Well, given that my “self” or “who I think of as myself” or ” who I’m aware of at the moment writing this blog post” … you get the neuro-philosophical dilemma here … hangs ever so tenuously on the biochemical function of a bunch of tiny little proteins that make up my synaptic connections – perhaps I should get to know these little buggers a bit better.

OK, how about a gene known as kalirin – which is named after the multiple-handed Hindu goddess Kali whose name, coincidentally, means “force of time (kala)” and is today considered the goddess of time and change (whoa, very fitting for a memory gene huh?).  The imaginative biochemists who dubbed kalirin recognized that the protein was multi-handed and able to interact with lots of other proteins.  In biochemical terms, kalirin is known as a “guanine nucleotide exchange factor” – basically, just a helper protein who helps to activate someone known as a Rho GTPase (by helping to exchange the spent GDP for a new, energy-laden GTP) who can then use the GTP to induce changes in neuronal shape through effects on the actin cytoskeleton.  Thus, kalirin, by performing its GDP-GTP exchange function, helps the actin cytoskeleton to grow.  The video below, shows how the actin cytoskeleton grows and contracts – very dynamically – in dendrites that carry synaptic spines – whose connectivity is the very essence of “self”.  Indeed, there is a lot of continuing action at the level of the synapse and its connection to other synapses, and kalirin is just one of many proteins that work in this dynamic, ever-changing biochemical reaction that makes up our synaptic connections.

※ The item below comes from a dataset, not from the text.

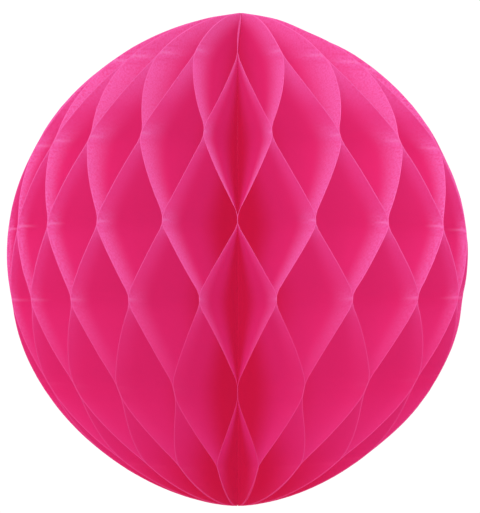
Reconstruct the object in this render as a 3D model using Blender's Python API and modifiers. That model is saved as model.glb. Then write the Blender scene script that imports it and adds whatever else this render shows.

In their paper”Kalirin regulates cortical spine morphogenesis and disease-related behavioral phenotypes” [doi: 10.1073/pnas.0904636106] Michael Cahill and colleagues put this biochemical model of kalirin to the test, by examining a mouse whose version of kalirin has been inactivated.  Although the mice born with this inactivated form are able to live, eat and breed, they do have significantly less dense patterns of dendritic spines in layer V of the frontal cortex (not in the hippocampus however, even though kalirin is expressed there).  Amazingly, the deficits in spine density could be rescued by subsequent over-expression of kalirinHmm, perhaps a kalirin medication in the future? Further behavior analyses revealed deficits in memory that are dependent on the frontal cortex (working memory) but not hippocampus (reference memory) which seems consistent with the synaptic spine density findings.

Lastly, the authors point out that human kalirin gene expression and variation has been associated with several neuro-psychiatric conditions such as schizophrenia, ADHD and Alzheimer’s Disease.   All of these disorders are particularly cruel in the way they can deprive a person of their own self-perception, self-identity and dignity.  It seems that kalirin is a goddess I plan on getting to know better.  I hope she treats “me” well in the years to come.